The core configuration for Unbound typically lives in /etc/unbound/unbound.conf. Here’s a minimal example for running it alongside Pi-hole, assuming both are on the same server (e.g., 192.168.1.10):

server:
  verbosity: 1
  interface: 127.0.0.1     # Listen on localhost for Pi-hole
  interface: 192.168.1.10  # Listen on the server's LAN IP for other devices
  port: 53                 # Standard DNS port
  access-control: 127.0.0.0/8 allow # Allow localhost
  access-control: 192.168.1.0/24 allow # Allow your LAN subnet
  do-ip4: yes
  do-ip6: no               # Disable IPv6 if not used
  do-udp: yes
  do-tcp: yes
  hide-identity: yes
  hide-version: yes
  harden-dnssec-stripped: yes
  use-caps-for-id: yes
  cache-min-ttl: 3600      # Keep records for at least 1 hour
  cache-max-ttl: 86400     # Keep records for at most 24 hours
  prefetch: yes            # Proactively refresh expired records
  prefetch-key: yes        # Proactively refresh DNSSEC keys
  num-threads: 4           # Adjust based on your CPU cores
  so-rcvbuf: 4m            # Increase buffer size
  so-sndbuf: 4m            # Increase buffer size
  logfile: "/var/log/unbound/unbound.log" # Ensure this directory exists and unbound has write permissions

remote-control:
  control-enable: yes
  control-interface: 127.0.0.1
  control-port: 8953
  control-key-file: "/etc/unbound/unbound.key"
  control-cert-file: "/etc/unbound/unbound.pem"
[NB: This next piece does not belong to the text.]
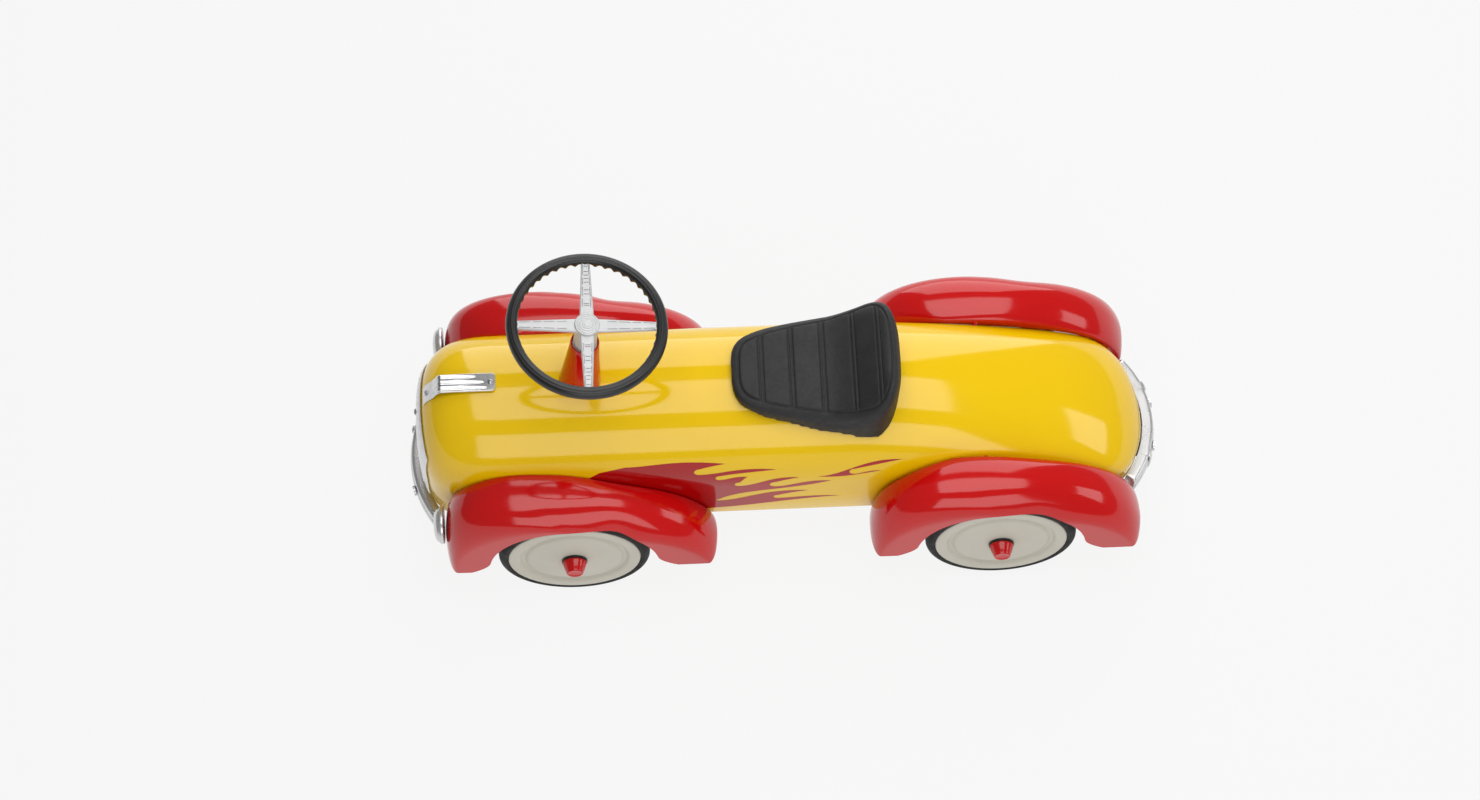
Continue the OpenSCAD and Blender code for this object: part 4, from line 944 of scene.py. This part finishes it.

Make sure to create the log directory (sudo mkdir /var/log/unbound) and set ownership (sudo chown unbound:unbound /var/log/unbound). You’ll also need to generate SSL certificates for remote-control if you plan to use it.

In Pi-hole’s web interface, go to Settings -> DNS and uncheck all public DNS servers. Then, under "Upstream DNS Servers," enter the IP address of your Unbound server (e.g., 192.168.1.10#53 or 127.0.0.1#53 if Pi-hole and Unbound are on the same machine) and check the "Listen on all interfaces" box if Unbound is configured to listen on its LAN IP.

The prefetch and prefetch-key options are crucial for performance. When a DNS record is about to expire from the cache, Unbound will proactively fetch a fresh copy before it’s actually needed. This means the next time Pi-hole asks for that record, Unbound can serve it instantly from its cache, avoiding the round trip to the upstream servers. This is especially effective for domains with short TTLs (Time To Live) or during periods of high network activity.

The so-rcvbuf and so-sndbuf settings are often overlooked. Increasing the socket receive and send buffer sizes allows Unbound to handle more concurrent queries and responses more efficiently, preventing dropped packets and improving throughput, especially under load. Setting them to 4m (4 megabytes) is a common recommendation for home servers.

Most people don’t realize that Unbound, when configured correctly for recursion, doesn’t actually need to know about the entire DNS hierarchy. It only needs to know the IP addresses of the root DNS servers. From there, it dynamically discovers the IP addresses of the TLD servers (like .com, .org) and then the authoritative servers for the specific domain being queried. This dynamic discovery is what makes the recursive process work without needing a massive, pre-populated database of the entire internet.

Once you have this working, the next logical step is exploring DNS over TLS (DoT) or DNS over HTTPS (DoH) for encrypting your own DNS traffic from your Pi-hole/Unbound server to external DNS providers, or even setting up Unbound to act as a DoT/DoH server for your clients.